** START OF Provided entries **

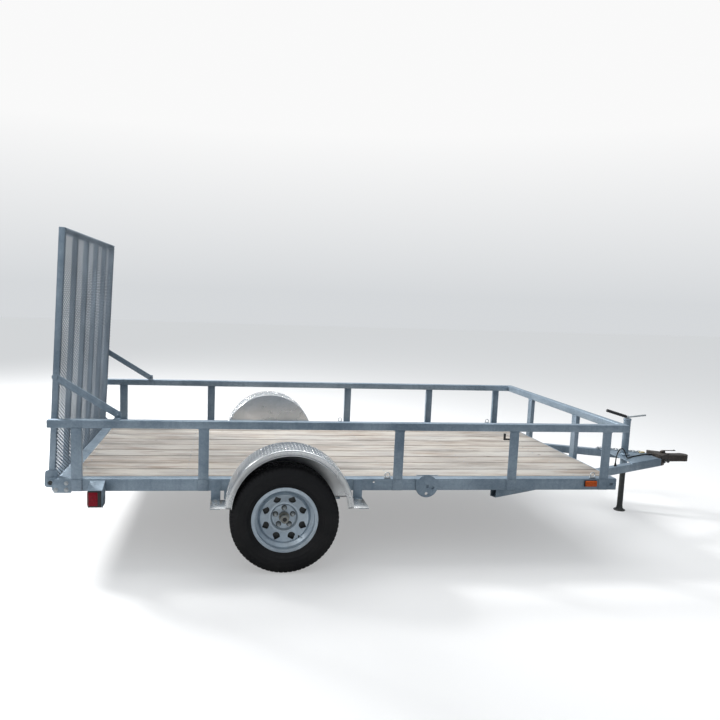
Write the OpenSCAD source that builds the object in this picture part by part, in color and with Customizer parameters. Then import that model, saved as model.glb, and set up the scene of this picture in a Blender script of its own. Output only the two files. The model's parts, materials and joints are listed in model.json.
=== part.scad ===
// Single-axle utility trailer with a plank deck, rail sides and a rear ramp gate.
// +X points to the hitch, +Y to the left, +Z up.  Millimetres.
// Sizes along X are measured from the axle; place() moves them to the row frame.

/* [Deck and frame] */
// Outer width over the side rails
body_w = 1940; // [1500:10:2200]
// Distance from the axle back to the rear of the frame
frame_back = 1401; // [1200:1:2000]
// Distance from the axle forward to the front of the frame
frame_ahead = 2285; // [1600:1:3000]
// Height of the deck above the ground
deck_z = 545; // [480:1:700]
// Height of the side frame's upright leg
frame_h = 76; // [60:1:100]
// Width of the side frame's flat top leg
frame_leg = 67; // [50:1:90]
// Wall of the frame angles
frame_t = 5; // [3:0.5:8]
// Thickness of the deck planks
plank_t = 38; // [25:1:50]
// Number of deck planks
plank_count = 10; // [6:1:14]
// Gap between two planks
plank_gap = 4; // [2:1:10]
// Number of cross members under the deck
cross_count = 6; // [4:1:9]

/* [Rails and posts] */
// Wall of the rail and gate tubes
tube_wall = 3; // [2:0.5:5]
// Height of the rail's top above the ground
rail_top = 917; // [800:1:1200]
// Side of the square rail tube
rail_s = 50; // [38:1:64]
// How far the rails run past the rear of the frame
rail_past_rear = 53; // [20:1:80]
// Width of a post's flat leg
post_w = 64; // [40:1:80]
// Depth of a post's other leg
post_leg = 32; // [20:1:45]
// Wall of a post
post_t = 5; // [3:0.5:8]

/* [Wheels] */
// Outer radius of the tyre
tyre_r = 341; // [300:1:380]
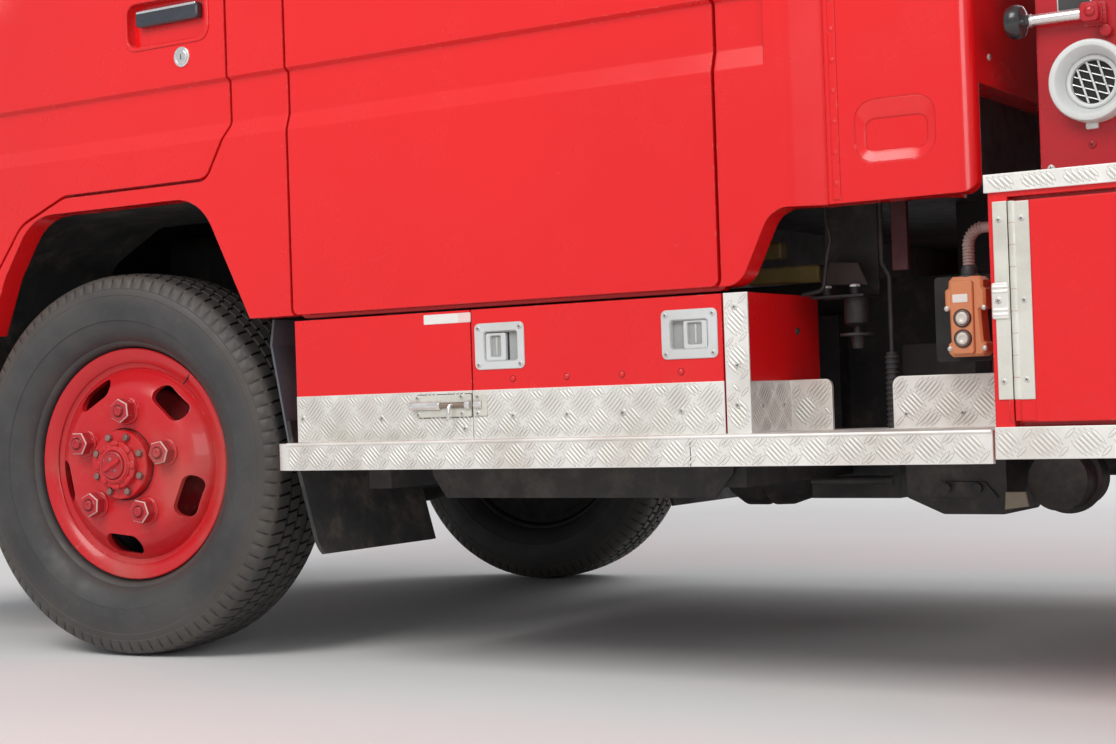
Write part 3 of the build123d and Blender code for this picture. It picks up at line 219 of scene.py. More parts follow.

** END OF Provided entries **

— What the exercise asks —
Return the lines above exactly, keeping every word.

— Output —
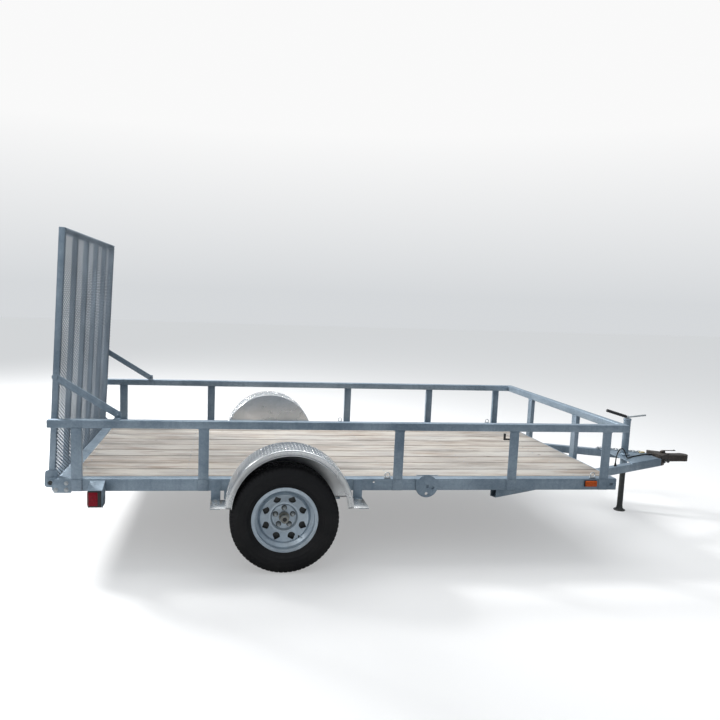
Write the OpenSCAD source that builds the object in this picture part by part, in color and with Customizer parameters. Then import that model, saved as model.glb, and set up the scene of this picture in a Blender script of its own. Output only the two files. The model's parts, materials and joints are listed in model.json.
=== part.scad ===
// Single-axle utility trailer with a plank deck, rail sides and a rear ramp gate.
// +X points to the hitch, +Y to the left, +Z up.  Millimetres.
// Sizes along X are measured from the axle; place() moves them to the row frame.

/* [Deck and frame] */
// Outer width over the side rails
body_w = 1940; // [1500:10:2200]
// Distance from the axle back to the rear of the frame
frame_back = 1401; // [1200:1:2000]
// Distance from the axle forward to the front of the frame
frame_ahead = 2285; // [1600:1:3000]
// Height of the deck above the ground
deck_z = 545; // [480:1:700]
// Height of the side frame's upright leg
frame_h = 76; // [60:1:100]
// Width of the side frame's flat top leg
frame_leg = 67; // [50:1:90]
// Wall of the frame angles
frame_t = 5; // [3:0.5:8]
// Thickness of the deck planks
plank_t = 38; // [25:1:50]
// Number of deck planks
plank_count = 10; // [6:1:14]
// Gap between two planks
plank_gap = 4; // [2:1:10]
// Number of cross members under the deck
cross_count = 6; // [4:1:9]

/* [Rails and posts] */
// Wall of the rail and gate tubes
tube_wall = 3; // [2:0.5:5]
// Height of the rail's top above the ground
rail_top = 917; // [800:1:1200]
// Side of the square rail tube
rail_s = 50; // [38:1:64]
// How far the rails run past the rear of the frame
rail_past_rear = 53; // [20:1:80]
// Width of a post's flat leg
post_w = 64; // [40:1:80]
// Depth of a post's other leg
post_leg = 32; // [20:1:45]
// Wall of a post
post_t = 5; // [3:0.5:8]

/* [Wheels] */
// Outer radius of the tyre
tyre_r = 341; // [300:1:380]
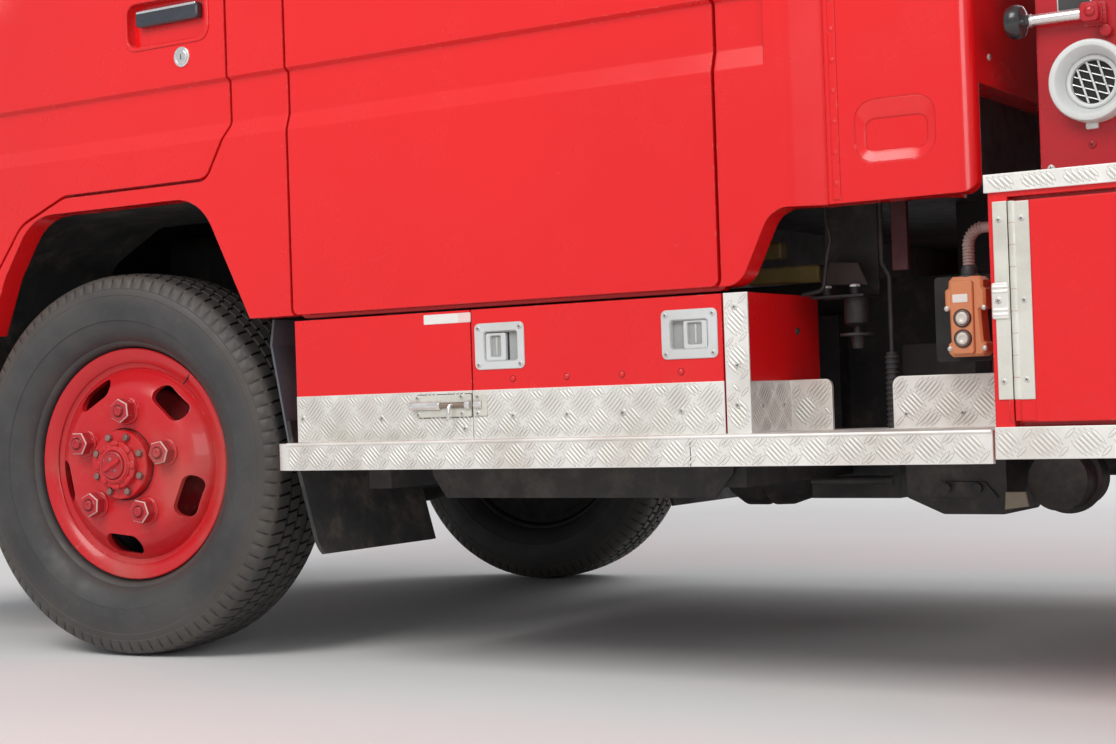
Write part 3 of the build123d and Blender code for this picture. It picks up at line 219 of scene.py. More parts follow.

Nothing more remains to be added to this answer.